3 thoughts on “On feelings that have been ‘programmed out’ of me”

  1. This is really heart-wrenching to read. And very interesting for me, as I always felt on the opposite end of the feeling spectrum: I felt so over-sensitive to everything that to me, I can only describe it as feeling like I was born without some invisible layer of skin missing that everyone else seems to have. I’m sure I’ve been told the same things, in fact I remember as a teenager becoming hardened to the phrase ‘get over it’, as though it was a simple thing to opt in or out of an emotional response. I had a reputation for crying at the drop of a hat. But in the same way that we can respond to being told ‘ you’re alright’ with silencing our emotions, I think we can also take away the idea that our emotions are something to be feared and dreaded and enter into a state of panic when we experience a particularly strong one.
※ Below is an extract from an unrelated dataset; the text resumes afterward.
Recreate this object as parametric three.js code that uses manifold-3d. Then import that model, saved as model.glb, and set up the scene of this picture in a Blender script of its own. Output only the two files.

    I remember reading a response in a self help book of the author speaking to her depressed son, saying, ‘they’re only your feelings, you can handle your own feelings’ and being outraged at the simplicity of the statement. Surely ‘only’ our feelings have led people to despair, suicide, murder and much lesser degrees of action in a direct manifestation of our emotions. Surely difficult or painful feelings are never to be taken lightly, even if they seem trivial when externalised? Maybe I misunderstood her response. Maybe what you and I have in common is a fear that our emotions will be the end of us. In any case, it’s certainly nice to talk to someone about something I might be going through, and feel like they aren’t dismissive of my pain. I swear it takes the sting out of an emotion.

    Liked by 1 person

    1. Thanks so much for taking the time to write such a heart felt response Ariel. And I love what you say about compassion and people not being ‘dismissive of your pain,’ I love how you say it ‘takes the sting out.’ And you’re so right- we totally need our wounds and suffering witnessed before we can metabolise it ourselves. We need someone who is willing to walk into the wilderness with us and not just leave us on our own to ‘handle our own feelings.’ You’re right, those places are super frightening to be left alone, at night, with no one else there. Especially ‘particularly strong’ feelings as you say and feelings we aren’t familiar with. We often need someone to hold our hand when we walk through those landscapes. And such a good point about different siblings having radically different experiences despite the same parents- someone can shut down while another one goes into hyper-vigilance.